How can a serious government engage in illegal expenditure and, at the same time, complain of padded budgets by lawmakers? It is only a different side of a coin. This shows that the federal administration is not disciplined in running the affairs of the country, ruling by rule of the thumb, and not by rule of law. This is sad. It only further depletes the treasury of a nation that is already in crisis. The National Assembly is also to be blamed for this illegality. If our lawmakers were alive to their responsibilities, they should have made the government to account for all its extra-budgetary spending, which is an impeachable offence.
If the Jonathan administration is serious about transforming Nigeria, it should take a leaf out of the book of a country like Britain, which hosted the London 2012 Olympic Games. The British Olympic Committee’s policy for the Games was that financial rewards were not capable of motivating athletes to win medals. Instead, it believed that representing Britain was enough incentive to make athletes excel. In spite of coming third at the end of the Games – a huge achievement for a country that was far behind third-placed Russia in the Beijing 2008 Olympic Games four years earlier – the United Kingdom did not change its policy by recklessly handing out financial rewards to its victorious athletes.

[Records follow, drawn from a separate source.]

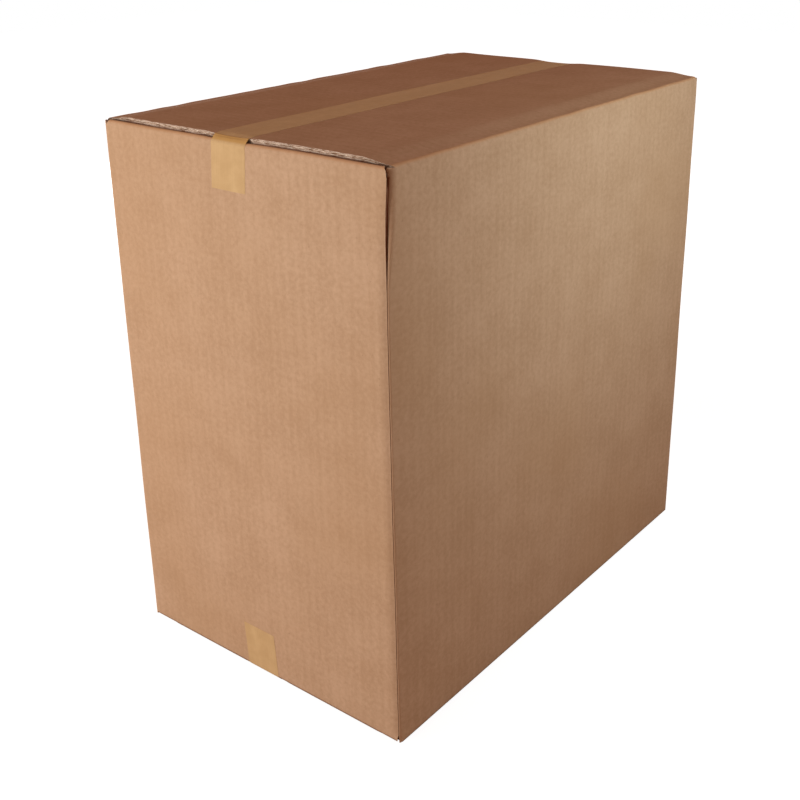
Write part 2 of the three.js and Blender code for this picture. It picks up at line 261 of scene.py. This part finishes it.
# the flaps carry on from the panels, each along its own crease, and narrow to their slots
slot_shift = smooth(np.linspace(-1 / (fold_rows - 1), 1, fold_rows + 1))
slot_shift = np.concatenate([slot_shift, np.ones(flap_rows - fold_rows - 1)])[:, None]
for panel in range(4):
    columns = np.flatnonzero(panels == panel)
    along_axis = 1 - panel % 2
    outside = panel % 2 == 0
    reach = half_length - outer_setback if outside else half_width - inner_setback
    face = places[columns[0], 1 - along_axis]
    for way, first_row in ((1, last_wall), (-1, first_wall)):
        for skin, section in zip((outer_skin, inner_skin), sections[panel]):
            along = outer_skin[first_row, columns, along_axis]
            shift = np.zeros(len(columns))
            for end in (along[0], along[-1]):
                shift += (np.sign(end) * reach - end) * np.exp(-np.abs(along - end) / edge_reach)
            flap_along = along + shift * slot_shift
            past = np.repeat(section[:, 1:], len(columns), 1)
            if not outside:
                from_side = np.clip(half_width - np.abs(flap_along), fold_radius, None)
                climb = smooth((from_side - fold_radius) / ramp_length)
                lowest = fold_lift - crease_board
                under = lowest + (flap_rise - board - lowest) * climb
                pressed = np.clip(-inner_drop - (under - lap_gap), 0, None)
                past = past - pressed * smooth((section[:, :1] - lap_start) / lap_run)
            inward = np.sign(face) * (np.abs(face) - section[:, :1])
            across = np.repeat(inward, len(columns), 1)
            plan = [across, flap_along] if outside else [flap_along, across]
            if way > 0:
                skin[last_wall + 1:, columns] = np.stack(plan + [top_crease + past], -1)
            else:
                skin[:first_wall, columns] = np.stack(plan + [bottom_crease - past], -1)[::-1]

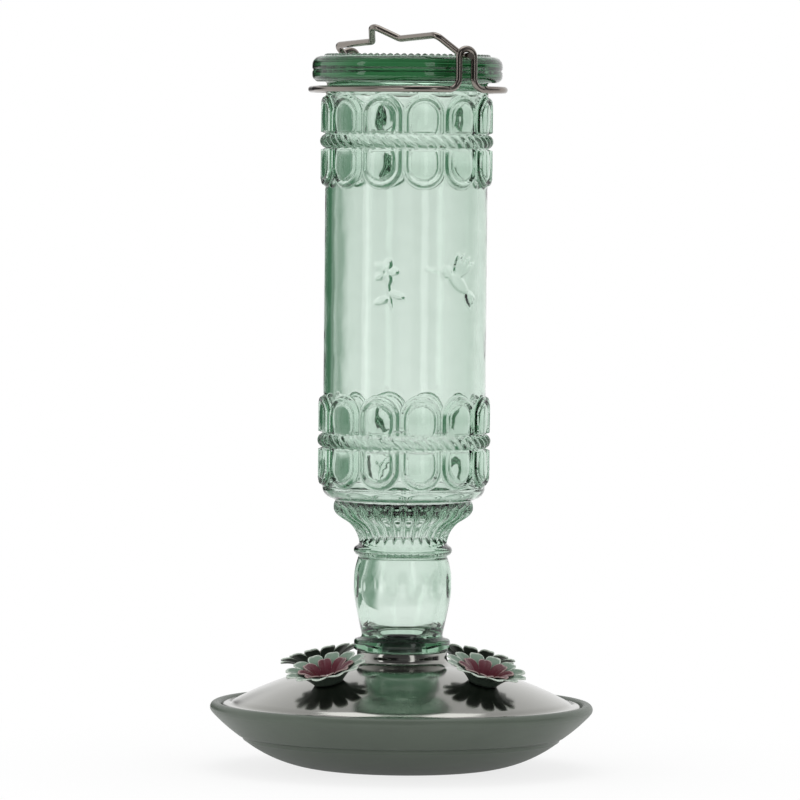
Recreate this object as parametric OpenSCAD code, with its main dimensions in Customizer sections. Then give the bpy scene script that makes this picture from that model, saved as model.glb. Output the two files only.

The British policy is not much different from that of American presidents, who host successful National Basketball Association, National Hockey League and Super Bowl (baseball) champions in the White House without giving any monetary reward. Nigeria, which once had a “handshake” policy in sports, can copy this laudable move by disciplined governments as part of efforts to change the orientation of youths. There was a time when it was an immense honour to represent Nigeria, and athletes took pride in wearing the Green-White-Green. This sort of motivation cannot be earned by giving money; it can only come when every Nigerian is made to have a sense of belonging in his or her country through the right environment and orderliness in its affairs.